-- Start --
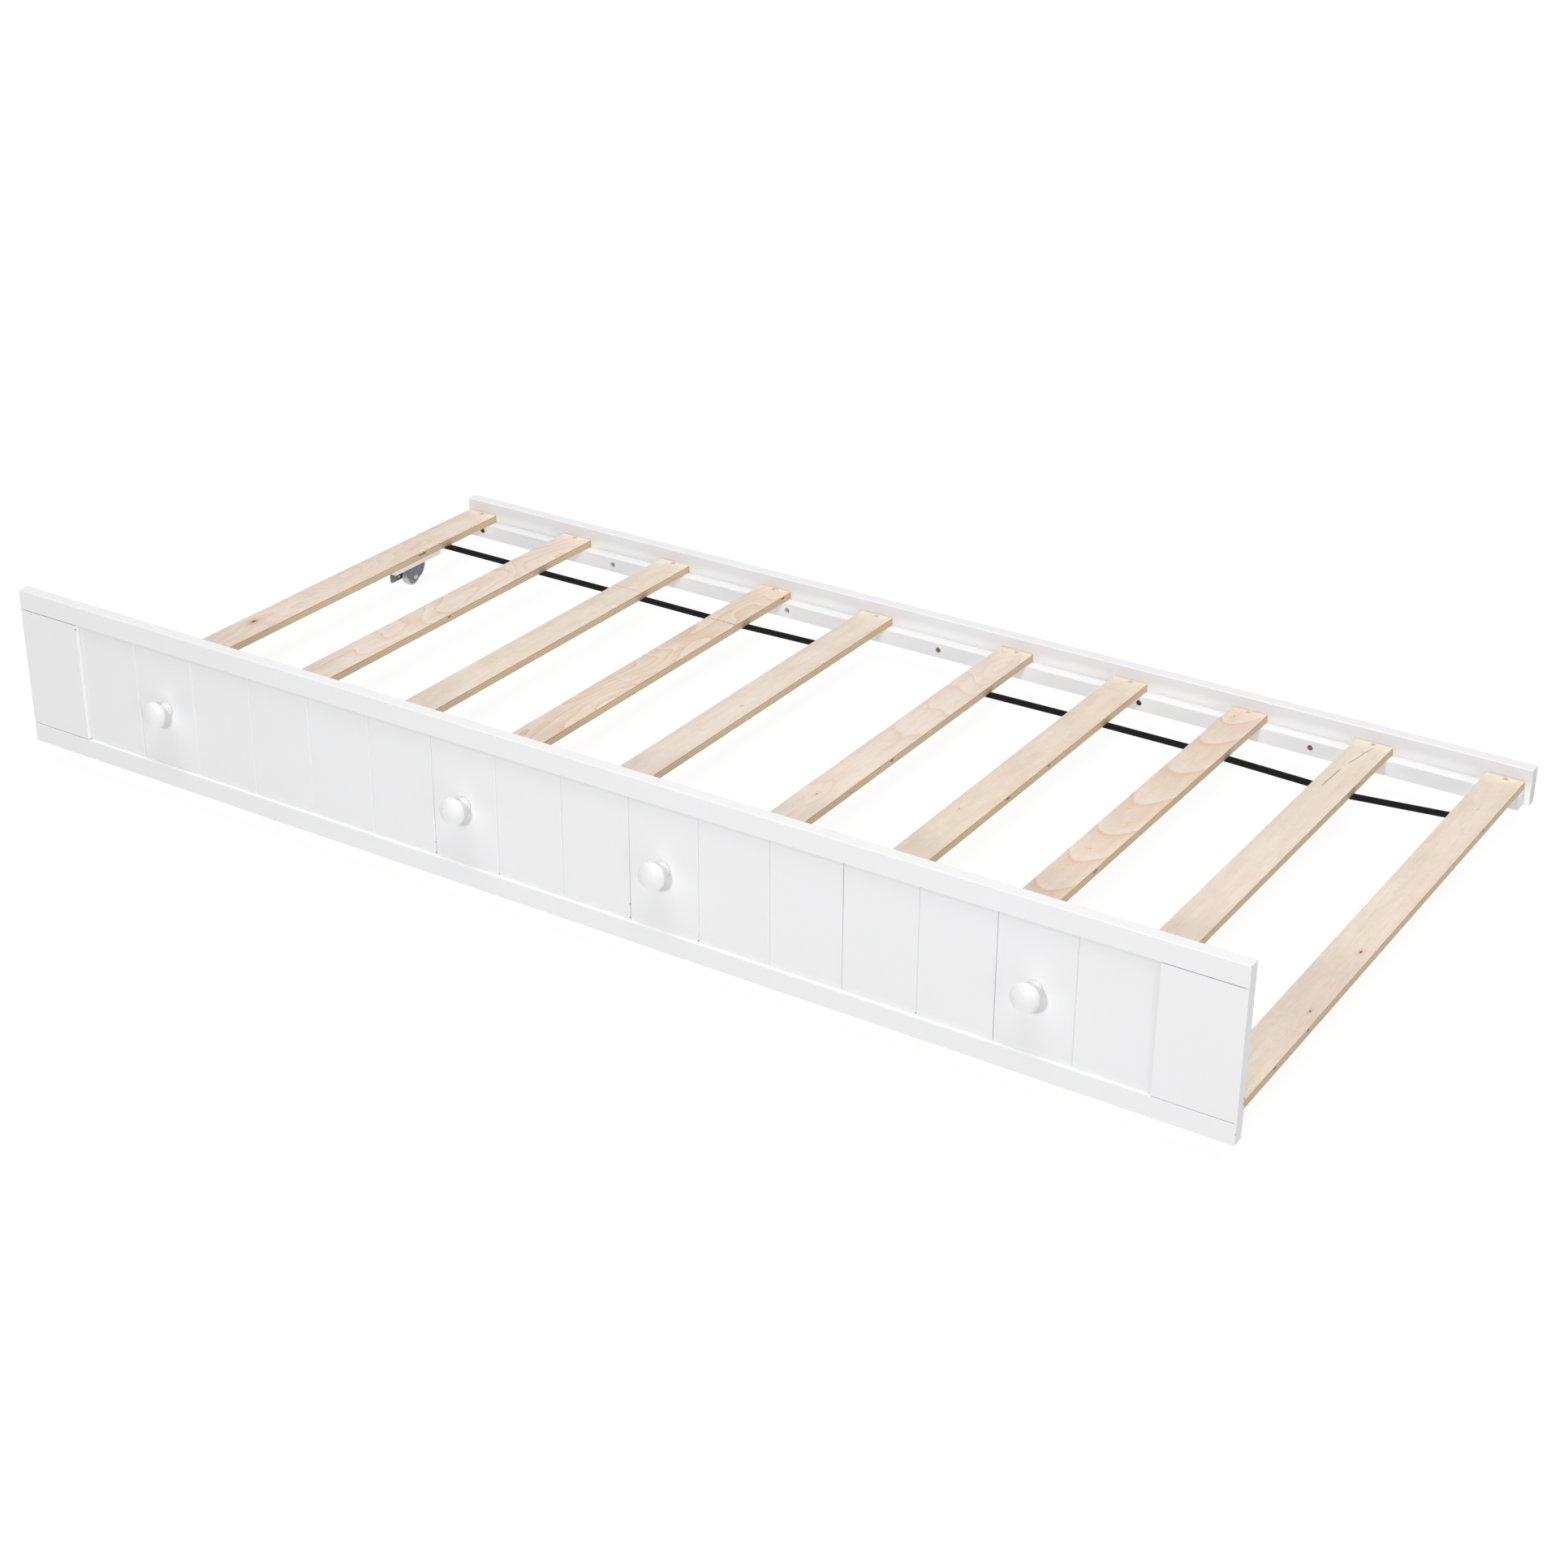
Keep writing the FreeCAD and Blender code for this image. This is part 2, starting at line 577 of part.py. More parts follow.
def axle():
    """Rear-left axle: a plain rivet closed over the plate and the cheek."""
    y = REAR_FACE - AXLE_INSET
    x0 = left_block_x() - BRACKET_THICK
    x1 = left_block_x() + CHEEK_FROM_PLATE
    shank = rod(AXLE_RADIUS, V(x0, y, AXLE_HEIGHT), V(x1, y, AXLE_HEIGHT))
    heads = []
    for x, sign in ((x0, -1), (x1, 1)):
        base = V(x, y, AXLE_HEIGHT)
        heads.append(Part.makeCone(RIVET_RADIUS, RIVET_TOP_RADIUS, RIVET_HEIGHT, base, V(sign, 0, 0)))
    return shank.fuse(heads).removeSplitter()


def to_right(shape):
    """From the rear-left caster to the rear-right one: both have their plate on the left."""
    moved = shape.copy()
    moved.translate(V(right_block_x() - left_block_x(), 0, 0))
    return moved


def four_corners(shape):
    """A rear-left caster piece at all four corners, keyed by the corner's name."""
    right = to_right(shape)
    return {
        "rear_left": shape,
        "rear_right": right,
        "front_left": mirrored_in_y(shape),
        "front_right": mirrored_in_y(right),
    }


# ---- the whole bed ----------------------------------------------------------------------
def front_and_rear(shapes):
    return Part.Compound(list(shapes) + [mirrored_in_y(shape) for shape in shapes])


def front_bottom_rail():
    """The bottom rail, bored for the front cleat's screws."""
    rail = front_rail(PANEL_BOTTOM, True)
    for x in cleat_screw_places():
        rail = rail.cut(mirrored_in_y(cleat_screw_bore(x)))
    return rail


def front_board_nodes():
    nodes = {
        "front_top_rail": front_rail(PANEL_TOP - RAIL_HEIGHT, False),
        "front_bottom_rail": front_bottom_rail(),
        "front_left_stile": front_stile(LEFT, 1),
        "front_right_stile": front_stile(-LEFT, -1),
    }
    for number in range(1, BOARD_COUNT + 1):
        nodes["panel_board_%02d" % number] = panel_board(number)
    for index, number in enumerate(KNOB_BOARDS):
        nodes["knob_%d" % (index + 1)] = knob(number)
    nodes["knob_screws"] = Part.Compound([knob_screw(number) for number in KNOB_BOARDS])
    return nodes


def slat_base_nodes():
    cleat = rear_cleat()
    nodes = {
        "rear_rail": rear_rail(),
        "rear_cleat": cleat,
        "front_cleat": mirrored_in_y(cleat),
        "cleat_screws": front_and_rear(rear_cleat_screws()),
    }
    places = range(len(SLAT_LEFTS))
    blocks = {places[0]: left_block_x(), places[-1]: right_block_x()}
    for index in places:
        nodes["slat_%02d" % (index + 1)] = slat(index, blocks.get(index))
    nodes["slat_screws"] = front_and_rear([slat_screw(index) for index in places])
    for roll, side in ((0, "left"), (1, "right")):
        webbing = strap(roll)
        nodes["rear_%s_strap" % side] = webbing
        nodes["front_%s_strap" % side] = mirrored_in_y(webbing)
    nodes["strap_staples"] = front_and_rear(rear_staples())
    return nodes


def caster_nodes():
    nodes = {}
    for corner, shape in four_corners(bracket()).items():
        nodes["caster_bracket_" + corner] = shape
    for corner, shape in four_corners(wheel()).items():
        nodes["caster_wheel_" + corner] = shape
    left_block = block(left_block_x(), False)
    right_block = block(right_block_x(), True)
    nodes["caster_block_rear_left"] = left_block
    nodes["caster_block_rear_right"] = right_block
    nodes["caster_block_front_left"] = mirrored_in_y(left_block)
    nodes["caster_block_front_right"] = mirrored_in_y(right_block)
    plate_bores = Part.Compound(bracket_screws())
    plate_screws = four_corners(plate_bores)
    for corner, bores in plate_screws.items():
        name = "caster_block_" + corner
        nodes[name] = nodes[name].cut(bores)
    nodes["caster_axles"] = Part.Compound(list(four_corners(axle()).values()))
    nodes["bracket_screws"] = Part.Compound(
        [screw for group in plate_screws.values() for screw in group.Solids])
    nodes["block_screws"] = front_and_rear(
        block_screws(left_block_x()) + block_screws(right_block_x()))
    return nodes


def main():
    os.makedirs("parts", exist_ok=True)
    nodes = {}
    nodes.update(front_board_nodes())
    nodes.update(slat_base_nodes())
    nodes.update(caster_nodes())
    for name, shape in nodes.items():
        solids = shape.Solids
        if not solids or not all(solid.isValid() for solid in solids):
            raise RuntimeError("bad solid in " + name)
        piece = solids[0] if len(solids) == 1 else Part.Compound(solids)
        piece.exportStep("parts/" + name + ".step")
    print(len(nodes), "nodes")


main()
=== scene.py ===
import math
import random

import bmesh
import bpy
import numpy as np
from mathutils import Matrix, Vector


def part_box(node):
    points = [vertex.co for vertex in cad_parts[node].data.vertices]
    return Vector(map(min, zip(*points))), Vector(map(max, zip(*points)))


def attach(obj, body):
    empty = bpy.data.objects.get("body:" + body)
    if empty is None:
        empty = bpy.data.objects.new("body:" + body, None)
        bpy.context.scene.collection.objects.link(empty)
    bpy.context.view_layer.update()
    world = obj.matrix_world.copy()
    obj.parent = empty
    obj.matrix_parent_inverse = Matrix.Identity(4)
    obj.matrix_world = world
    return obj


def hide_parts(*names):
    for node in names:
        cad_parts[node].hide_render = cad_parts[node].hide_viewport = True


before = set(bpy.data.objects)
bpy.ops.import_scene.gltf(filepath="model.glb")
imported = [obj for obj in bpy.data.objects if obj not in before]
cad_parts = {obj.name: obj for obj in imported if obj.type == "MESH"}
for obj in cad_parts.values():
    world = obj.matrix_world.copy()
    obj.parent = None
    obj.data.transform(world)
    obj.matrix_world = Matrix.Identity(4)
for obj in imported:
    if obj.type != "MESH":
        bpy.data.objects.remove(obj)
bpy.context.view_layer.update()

# Looks for a trundle bed: a white panelled front board, a white rear rail, ten birch
# plywood slats, black webbing and four small casters. Metres, in the frame of the CAD.

MM = 0.001
FRAME_BODY = "bed_frame"
CORNERS = ("rear_left", "rear_right", "front_left", "front_right")
BOARD_COUNT = 16
KNOB_COUNT = 4
SLAT_COUNT = 10

# ---- sizes of details, the rest come from the frame ----
OUTER_ROUND = 0.8 * MM          # rounding of the front board's long outer edges
SHARP_ROUND = 0.6 * MM          # rounding of other painted edges
REAR_ROUND = 1.6 * MM
JOINT_GAP = 1.0 * MM            # open line between rail and stile
TENON_INSET = Vector((20 * MM, 6 * MM, 1 * MM))
FILLER_WIDTH, FILLER_SET_BACK = 3.0 * MM, 0.15 * MM   # closes the joint gap at the board's ends
BOARD_CHAMFER = 1.5 * MM
BOARD_TONGUE = 4.0 * MM         # how far the boards reach into the rails
CLOSED_JOINT = (0.06 * MM, 0.06 * MM)
# Joints between boards that have opened: their width at the bottom and at the top, by the
# number of the board on their left.
OPEN_JOINTS = {
    1: (0.6 * MM, 0.05 * MM), 6: (0.4 * MM, 0.25 * MM), 9: (0.6 * MM, 0.05 * MM),
    12: (0.1 * MM, 0.7 * MM), 14: (0.5 * MM, 0.3 * MM),
}
KNOB_HALF_DEPTH = 11.8 * MM
KNOB_SHOULDER = 8.0 * MM        # radius round the rim of the knob's head
KNOB_BASE = 11.5 * MM
KNOB_BEAD = 4.8 * MM            # length of each of the neck's three beads
KNOB_SEGMENTS = 96
STRAP_WIDTH = 20.0 * MM
RIB_PITCH = 2.3 * MM
RIB_HEIGHT = 0.16 * MM
WARP_PITCH = 1.6 * MM
PLY_COUNT = 7
SLAT_CORNER, SLAT_EASING = 2.0 * MM, 0.7 * MM
SLAT_SCREW_DEPTH = 0.15 * MM
PAINT_LEVEL = 0.78
BASE_LEVEL = 0.855              # painted light: a lighter copy of the paint for the rear rail; the caster blocks use it too
GLOW_RADIUS = 19.0 * MM        # painted light: the boards are painted whiter just above each knob
COUNTERBORE_RADIUS = 4.4 * MM
COUNTERBORE_DEPTH = 8.0 * MM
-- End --
What you are asked to do >> Write out, unaltered, the lines from the opening of the listing through the line that includes "return rail".

Correct response >>
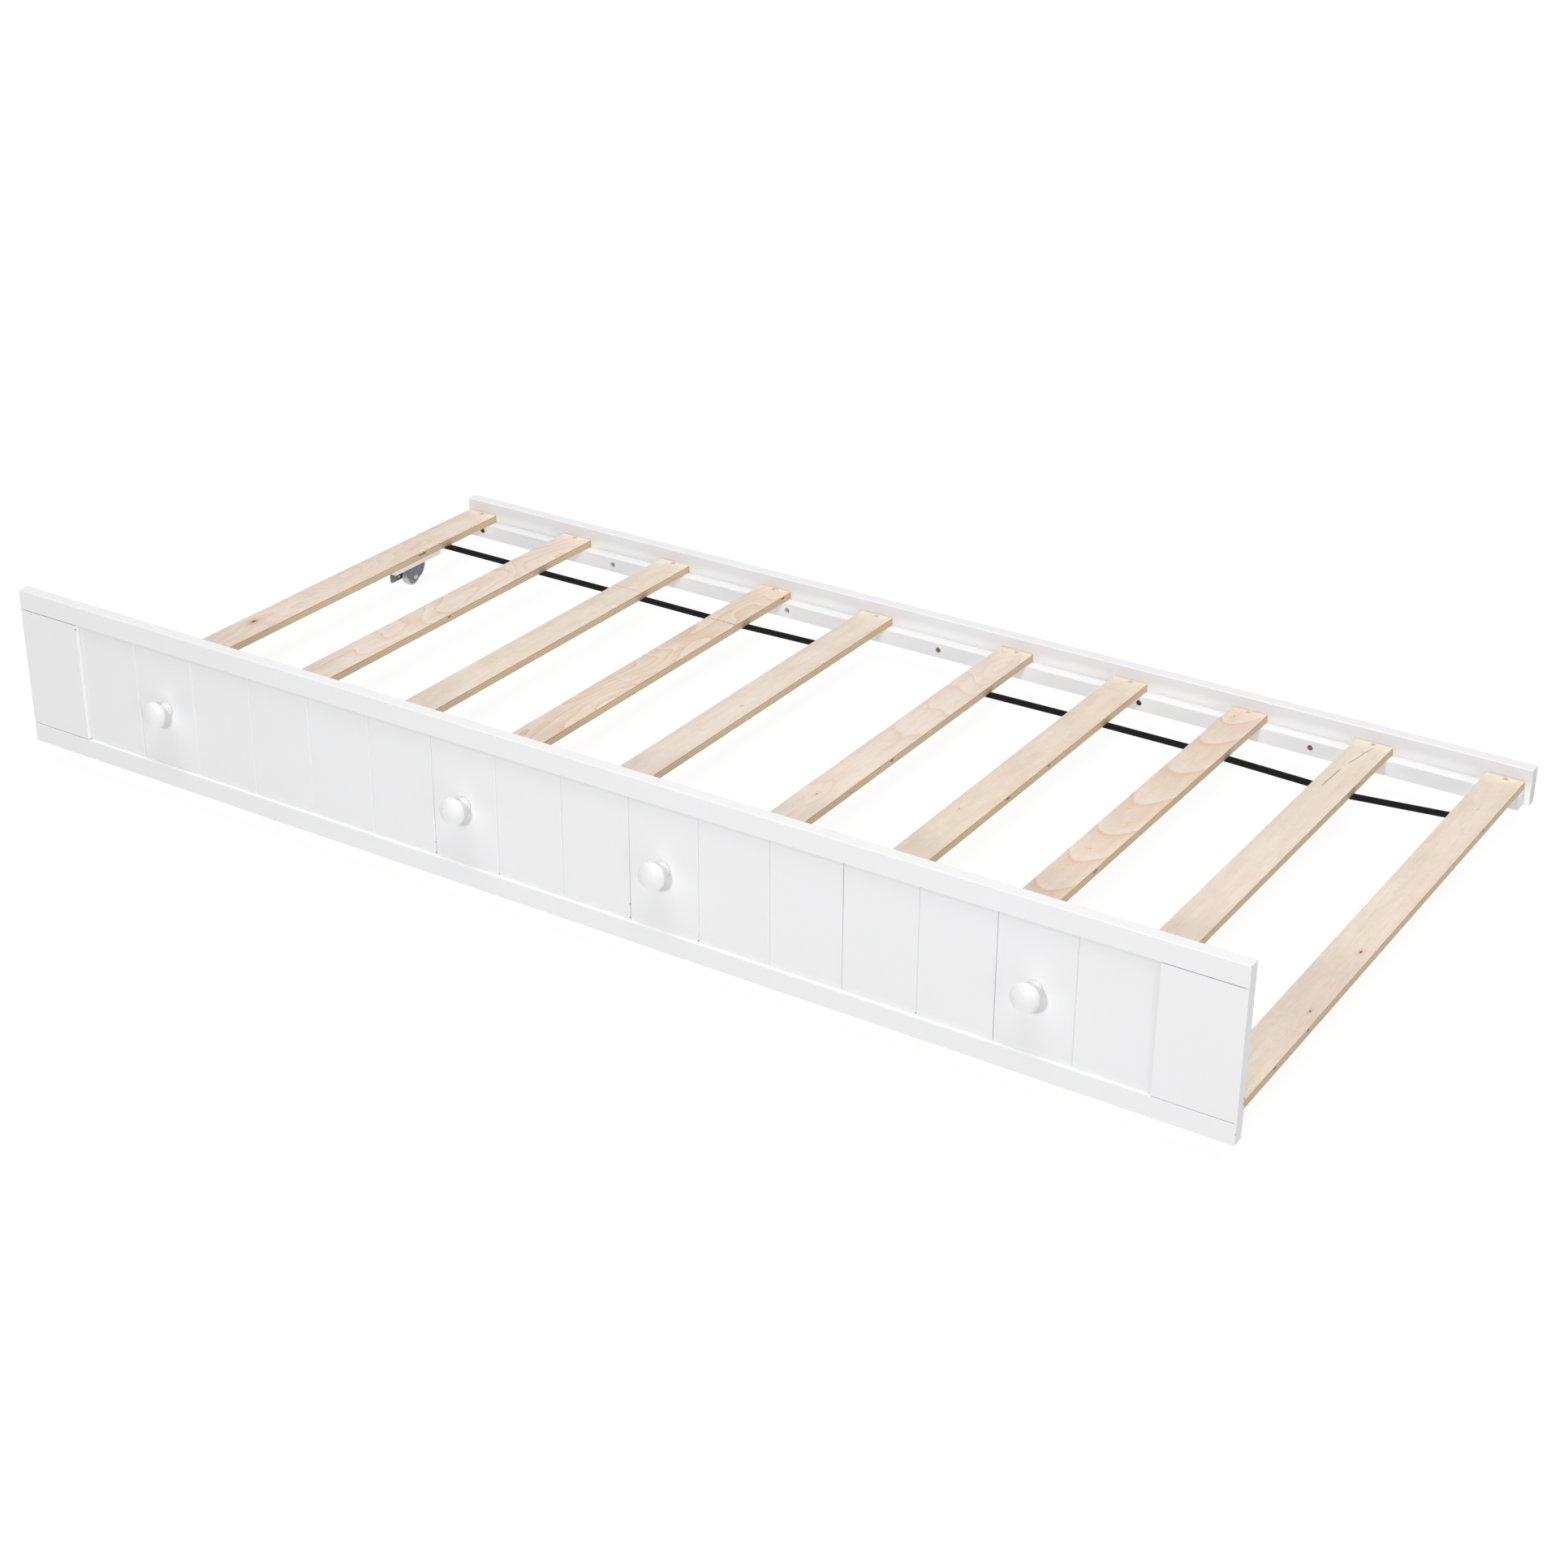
Keep writing the FreeCAD and Blender code for this image. This is part 2, starting at line 577 of part.py. More parts follow.
def axle():
    """Rear-left axle: a plain rivet closed over the plate and the cheek."""
    y = REAR_FACE - AXLE_INSET
    x0 = left_block_x() - BRACKET_THICK
    x1 = left_block_x() + CHEEK_FROM_PLATE
    shank = rod(AXLE_RADIUS, V(x0, y, AXLE_HEIGHT), V(x1, y, AXLE_HEIGHT))
    heads = []
    for x, sign in ((x0, -1), (x1, 1)):
        base = V(x, y, AXLE_HEIGHT)
        heads.append(Part.makeCone(RIVET_RADIUS, RIVET_TOP_RADIUS, RIVET_HEIGHT, base, V(sign, 0, 0)))
    return shank.fuse(heads).removeSplitter()


def to_right(shape):
    """From the rear-left caster to the rear-right one: both have their plate on the left."""
    moved = shape.copy()
    moved.translate(V(right_block_x() - left_block_x(), 0, 0))
    return moved


def four_corners(shape):
    """A rear-left caster piece at all four corners, keyed by the corner's name."""
    right = to_right(shape)
    return {
        "rear_left": shape,
        "rear_right": right,
        "front_left": mirrored_in_y(shape),
        "front_right": mirrored_in_y(right),
    }


# ---- the whole bed ----------------------------------------------------------------------
def front_and_rear(shapes):
    return Part.Compound(list(shapes) + [mirrored_in_y(shape) for shape in shapes])


def front_bottom_rail():
    """The bottom rail, bored for the front cleat's screws."""
    rail = front_rail(PANEL_BOTTOM, True)
    for x in cleat_screw_places():
        rail = rail.cut(mirrored_in_y(cleat_screw_bore(x)))
    return rail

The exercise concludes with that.